The task: Quote precisely the run of lines opening with the line containing "const hook = named('hook_clasp', hookGeometry(), goldPlate());" and closing with the line containing "if empty is", and nothing else.

-- START Dataset content --

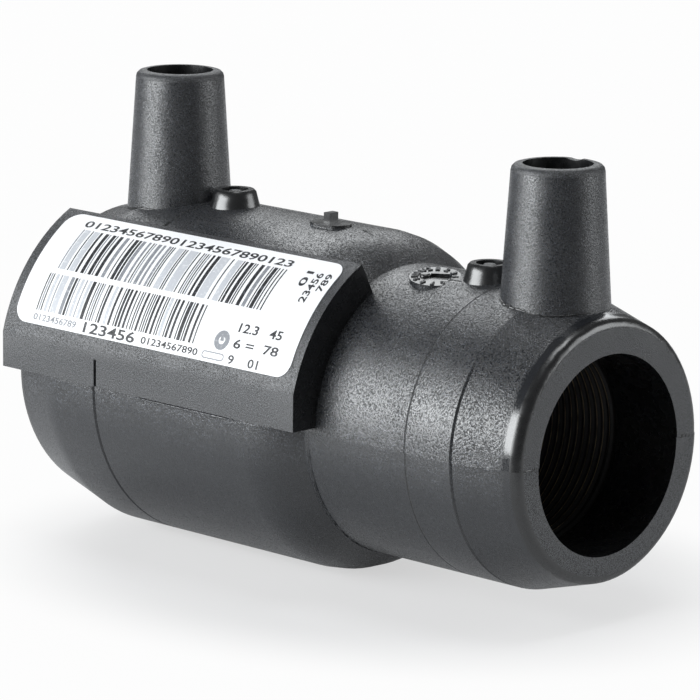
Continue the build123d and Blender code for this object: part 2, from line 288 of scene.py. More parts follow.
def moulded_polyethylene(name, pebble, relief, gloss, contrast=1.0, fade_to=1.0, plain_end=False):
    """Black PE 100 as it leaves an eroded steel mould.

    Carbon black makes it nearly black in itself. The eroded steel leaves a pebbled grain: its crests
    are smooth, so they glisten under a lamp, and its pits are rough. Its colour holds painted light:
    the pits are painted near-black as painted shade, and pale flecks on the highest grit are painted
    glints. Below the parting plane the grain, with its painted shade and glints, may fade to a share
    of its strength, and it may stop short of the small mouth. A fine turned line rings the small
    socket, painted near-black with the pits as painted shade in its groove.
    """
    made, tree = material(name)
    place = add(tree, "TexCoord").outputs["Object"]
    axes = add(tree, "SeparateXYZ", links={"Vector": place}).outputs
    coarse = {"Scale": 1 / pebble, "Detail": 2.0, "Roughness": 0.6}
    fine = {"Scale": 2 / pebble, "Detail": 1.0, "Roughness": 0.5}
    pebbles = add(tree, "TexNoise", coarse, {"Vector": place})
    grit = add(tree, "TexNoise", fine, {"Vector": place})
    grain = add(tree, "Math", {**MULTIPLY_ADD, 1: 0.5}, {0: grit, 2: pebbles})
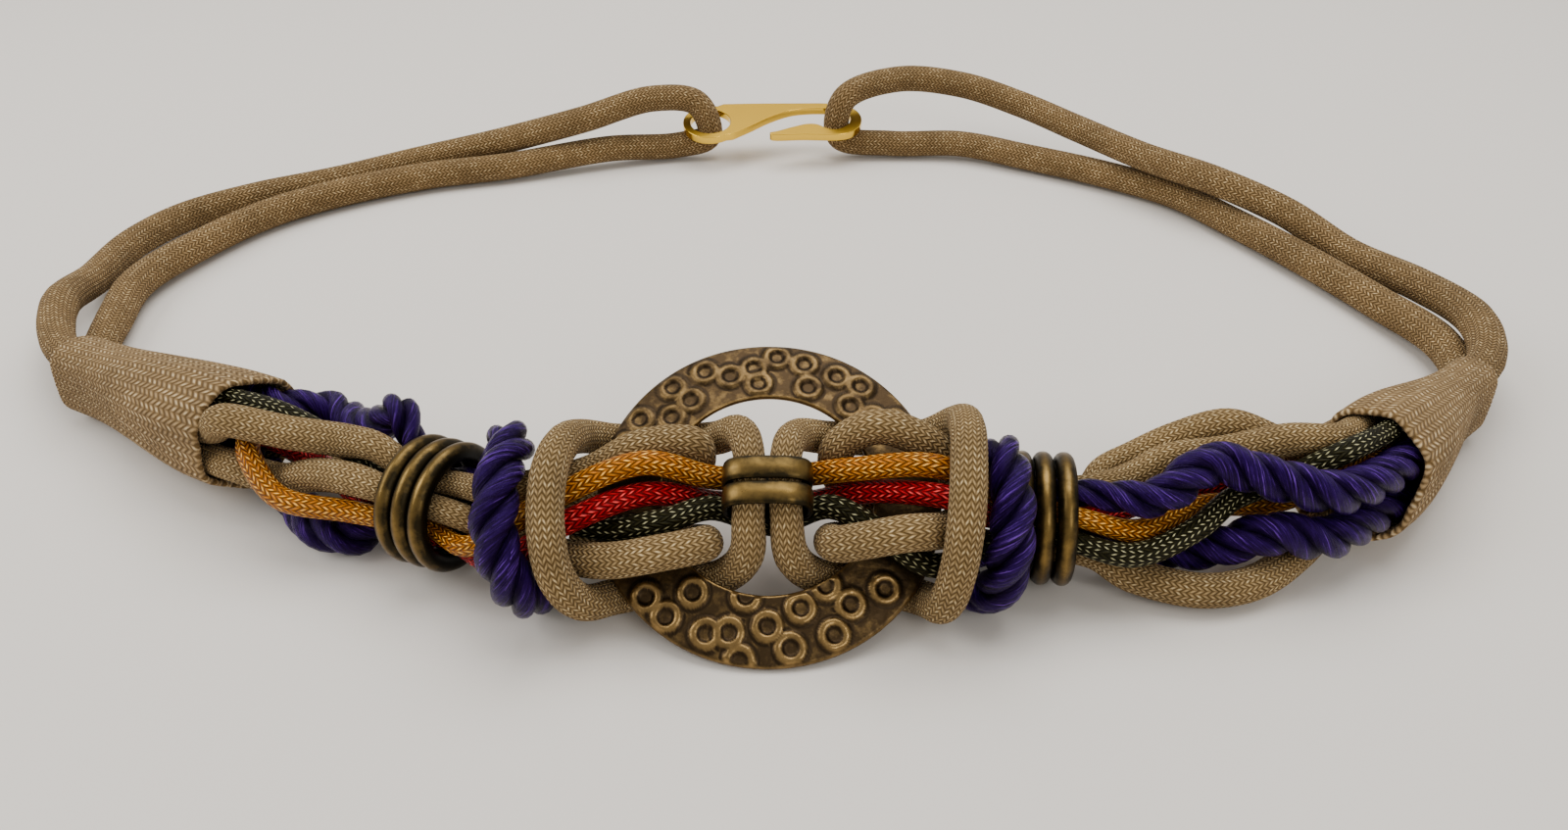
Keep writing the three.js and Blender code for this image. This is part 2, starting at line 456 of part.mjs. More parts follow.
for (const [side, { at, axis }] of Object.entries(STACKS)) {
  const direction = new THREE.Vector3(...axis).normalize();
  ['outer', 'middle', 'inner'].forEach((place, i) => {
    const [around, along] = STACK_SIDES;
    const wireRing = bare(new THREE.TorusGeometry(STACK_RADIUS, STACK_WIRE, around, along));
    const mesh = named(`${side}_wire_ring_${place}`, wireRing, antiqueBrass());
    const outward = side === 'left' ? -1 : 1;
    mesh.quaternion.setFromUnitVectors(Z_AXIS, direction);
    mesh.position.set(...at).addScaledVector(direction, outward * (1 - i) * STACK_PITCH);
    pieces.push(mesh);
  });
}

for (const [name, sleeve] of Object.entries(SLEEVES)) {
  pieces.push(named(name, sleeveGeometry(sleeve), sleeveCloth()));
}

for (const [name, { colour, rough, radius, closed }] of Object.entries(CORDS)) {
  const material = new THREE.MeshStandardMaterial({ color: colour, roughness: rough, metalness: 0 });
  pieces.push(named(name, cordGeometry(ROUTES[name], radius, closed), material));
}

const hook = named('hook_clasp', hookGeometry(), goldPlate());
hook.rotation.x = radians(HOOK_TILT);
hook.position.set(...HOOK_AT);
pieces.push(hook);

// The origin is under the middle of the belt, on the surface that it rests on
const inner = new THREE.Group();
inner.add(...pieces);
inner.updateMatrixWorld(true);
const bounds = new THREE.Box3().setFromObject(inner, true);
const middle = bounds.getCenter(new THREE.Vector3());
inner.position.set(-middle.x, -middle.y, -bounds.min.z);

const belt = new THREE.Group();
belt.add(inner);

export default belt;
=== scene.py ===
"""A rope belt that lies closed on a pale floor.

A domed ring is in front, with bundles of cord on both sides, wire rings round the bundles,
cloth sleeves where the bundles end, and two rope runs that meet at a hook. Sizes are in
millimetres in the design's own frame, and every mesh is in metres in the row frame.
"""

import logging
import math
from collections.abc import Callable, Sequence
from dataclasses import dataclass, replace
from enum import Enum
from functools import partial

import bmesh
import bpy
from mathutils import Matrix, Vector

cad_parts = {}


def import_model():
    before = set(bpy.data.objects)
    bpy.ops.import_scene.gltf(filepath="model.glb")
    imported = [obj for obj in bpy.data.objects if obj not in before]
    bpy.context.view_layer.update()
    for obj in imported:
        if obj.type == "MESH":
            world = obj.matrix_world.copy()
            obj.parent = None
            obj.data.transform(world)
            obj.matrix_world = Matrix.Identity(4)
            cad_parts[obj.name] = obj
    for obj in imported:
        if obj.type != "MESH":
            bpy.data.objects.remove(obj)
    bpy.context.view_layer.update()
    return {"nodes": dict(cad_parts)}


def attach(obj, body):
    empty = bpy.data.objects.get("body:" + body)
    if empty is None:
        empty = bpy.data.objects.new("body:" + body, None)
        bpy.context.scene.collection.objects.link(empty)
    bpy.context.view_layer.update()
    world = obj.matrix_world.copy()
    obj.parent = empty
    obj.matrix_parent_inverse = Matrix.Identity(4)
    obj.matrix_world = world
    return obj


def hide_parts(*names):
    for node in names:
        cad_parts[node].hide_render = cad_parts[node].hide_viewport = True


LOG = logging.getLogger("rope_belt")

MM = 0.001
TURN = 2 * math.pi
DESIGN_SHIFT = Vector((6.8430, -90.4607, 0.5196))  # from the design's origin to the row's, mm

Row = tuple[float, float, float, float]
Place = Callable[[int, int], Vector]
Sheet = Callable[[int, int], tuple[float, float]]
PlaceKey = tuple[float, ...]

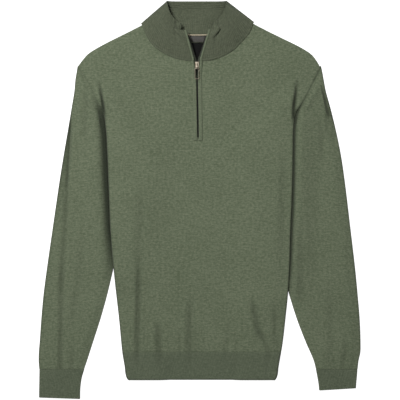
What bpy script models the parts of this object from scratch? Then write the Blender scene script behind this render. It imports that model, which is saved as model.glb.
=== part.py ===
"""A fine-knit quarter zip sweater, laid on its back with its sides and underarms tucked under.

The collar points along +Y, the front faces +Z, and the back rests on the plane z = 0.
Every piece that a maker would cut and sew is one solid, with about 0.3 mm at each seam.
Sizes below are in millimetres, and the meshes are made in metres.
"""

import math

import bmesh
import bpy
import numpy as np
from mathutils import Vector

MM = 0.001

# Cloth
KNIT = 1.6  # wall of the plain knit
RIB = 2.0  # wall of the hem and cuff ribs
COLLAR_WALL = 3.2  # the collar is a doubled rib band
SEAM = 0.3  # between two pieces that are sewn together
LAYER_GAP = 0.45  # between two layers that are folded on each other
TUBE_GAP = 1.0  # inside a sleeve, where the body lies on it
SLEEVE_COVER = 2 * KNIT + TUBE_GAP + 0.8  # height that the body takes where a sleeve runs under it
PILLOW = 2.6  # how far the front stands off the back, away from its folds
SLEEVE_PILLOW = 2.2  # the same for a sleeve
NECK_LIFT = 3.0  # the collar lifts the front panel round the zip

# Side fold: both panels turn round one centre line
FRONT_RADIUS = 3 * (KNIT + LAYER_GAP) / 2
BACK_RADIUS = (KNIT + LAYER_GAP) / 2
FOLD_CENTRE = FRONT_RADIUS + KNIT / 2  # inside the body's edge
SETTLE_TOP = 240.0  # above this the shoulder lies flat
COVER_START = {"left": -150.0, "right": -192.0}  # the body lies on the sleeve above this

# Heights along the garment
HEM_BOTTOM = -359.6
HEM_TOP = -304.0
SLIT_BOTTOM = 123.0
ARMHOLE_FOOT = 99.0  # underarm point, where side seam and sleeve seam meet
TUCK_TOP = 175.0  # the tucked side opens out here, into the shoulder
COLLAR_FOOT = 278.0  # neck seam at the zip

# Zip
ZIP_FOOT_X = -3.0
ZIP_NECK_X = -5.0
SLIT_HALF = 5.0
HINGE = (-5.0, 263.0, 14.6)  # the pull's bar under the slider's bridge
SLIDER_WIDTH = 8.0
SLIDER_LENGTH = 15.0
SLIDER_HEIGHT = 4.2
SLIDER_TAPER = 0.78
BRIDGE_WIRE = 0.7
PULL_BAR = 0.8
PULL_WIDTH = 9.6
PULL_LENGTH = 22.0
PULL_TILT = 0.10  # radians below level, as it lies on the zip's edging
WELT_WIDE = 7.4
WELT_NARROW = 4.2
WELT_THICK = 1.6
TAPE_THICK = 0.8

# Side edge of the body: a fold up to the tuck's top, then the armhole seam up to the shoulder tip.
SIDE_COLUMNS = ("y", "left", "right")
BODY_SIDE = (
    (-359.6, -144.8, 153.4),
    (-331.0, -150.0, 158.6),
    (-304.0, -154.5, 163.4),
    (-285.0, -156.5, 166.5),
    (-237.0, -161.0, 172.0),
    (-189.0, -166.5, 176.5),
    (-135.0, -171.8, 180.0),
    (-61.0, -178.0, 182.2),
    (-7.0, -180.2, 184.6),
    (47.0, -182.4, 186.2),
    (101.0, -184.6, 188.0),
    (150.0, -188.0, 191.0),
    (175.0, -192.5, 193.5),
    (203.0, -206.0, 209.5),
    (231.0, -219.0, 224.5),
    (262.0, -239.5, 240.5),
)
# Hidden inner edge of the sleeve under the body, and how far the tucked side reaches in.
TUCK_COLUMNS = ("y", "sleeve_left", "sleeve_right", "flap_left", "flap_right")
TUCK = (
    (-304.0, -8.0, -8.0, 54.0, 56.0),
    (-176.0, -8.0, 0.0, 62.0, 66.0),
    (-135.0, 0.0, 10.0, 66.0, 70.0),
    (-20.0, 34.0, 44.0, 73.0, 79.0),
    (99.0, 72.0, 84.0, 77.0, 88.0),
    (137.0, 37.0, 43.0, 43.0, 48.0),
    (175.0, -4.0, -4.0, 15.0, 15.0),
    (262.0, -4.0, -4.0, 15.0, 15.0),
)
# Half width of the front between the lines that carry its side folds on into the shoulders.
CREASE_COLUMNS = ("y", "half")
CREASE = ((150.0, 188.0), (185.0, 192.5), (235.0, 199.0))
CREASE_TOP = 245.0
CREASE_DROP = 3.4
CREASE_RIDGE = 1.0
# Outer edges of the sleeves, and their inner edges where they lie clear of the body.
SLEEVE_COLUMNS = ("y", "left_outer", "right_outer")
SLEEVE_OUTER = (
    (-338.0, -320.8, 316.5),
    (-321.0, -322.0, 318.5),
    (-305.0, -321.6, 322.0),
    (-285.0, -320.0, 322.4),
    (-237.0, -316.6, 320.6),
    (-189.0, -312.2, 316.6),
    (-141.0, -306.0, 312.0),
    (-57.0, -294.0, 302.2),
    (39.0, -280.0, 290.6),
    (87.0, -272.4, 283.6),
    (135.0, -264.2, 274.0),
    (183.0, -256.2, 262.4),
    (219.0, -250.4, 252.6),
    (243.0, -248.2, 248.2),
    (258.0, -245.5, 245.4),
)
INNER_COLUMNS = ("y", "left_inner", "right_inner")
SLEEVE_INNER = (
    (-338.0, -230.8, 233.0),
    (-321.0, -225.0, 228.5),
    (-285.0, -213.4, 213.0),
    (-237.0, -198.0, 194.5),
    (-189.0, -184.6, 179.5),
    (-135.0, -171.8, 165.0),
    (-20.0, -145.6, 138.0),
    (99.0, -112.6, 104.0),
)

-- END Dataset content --

Final result:
const hook = named('hook_clasp', hookGeometry(), goldPlate());
hook.rotation.x = radians(HOOK_TILT);
hook.position.set(...HOOK_AT);
pieces.push(hook);

// The origin is under the middle of the belt, on the surface that it rests on
const inner = new THREE.Group();
inner.add(...pieces);
inner.updateMatrixWorld(true);
const bounds = new THREE.Box3().setFromObject(inner, true);
const middle = bounds.getCenter(new THREE.Vector3());
inner.position.set(-middle.x, -middle.y, -bounds.min.z);

const belt = new THREE.Group();
belt.add(inner);

export default belt;
=== scene.py ===
"""A rope belt that lies closed on a pale floor.

A domed ring is in front, with bundles of cord on both sides, wire rings round the bundles,
cloth sleeves where the bundles end, and two rope runs that meet at a hook. Sizes are in
millimetres in the design's own frame, and every mesh is in metres in the row frame.
"""

import logging
import math
from collections.abc import Callable, Sequence
from dataclasses import dataclass, replace
from enum import Enum
from functools import partial

import bmesh
import bpy
from mathutils import Matrix, Vector

cad_parts = {}


def import_model():
    before = set(bpy.data.objects)
    bpy.ops.import_scene.gltf(filepath="model.glb")
    imported = [obj for obj in bpy.data.objects if obj not in before]
    bpy.context.view_layer.update()
    for obj in imported:
        if obj.type == "MESH":
            world = obj.matrix_world.copy()
            obj.parent = None
            obj.data.transform(world)
            obj.matrix_world = Matrix.Identity(4)
            cad_parts[obj.name] = obj
    for obj in imported:
        if obj.type != "MESH":
            bpy.data.objects.remove(obj)
    bpy.context.view_layer.update()
    return {"nodes": dict(cad_parts)}


def attach(obj, body):
    empty = bpy.data.objects.get("body:" + body)
    if empty is None:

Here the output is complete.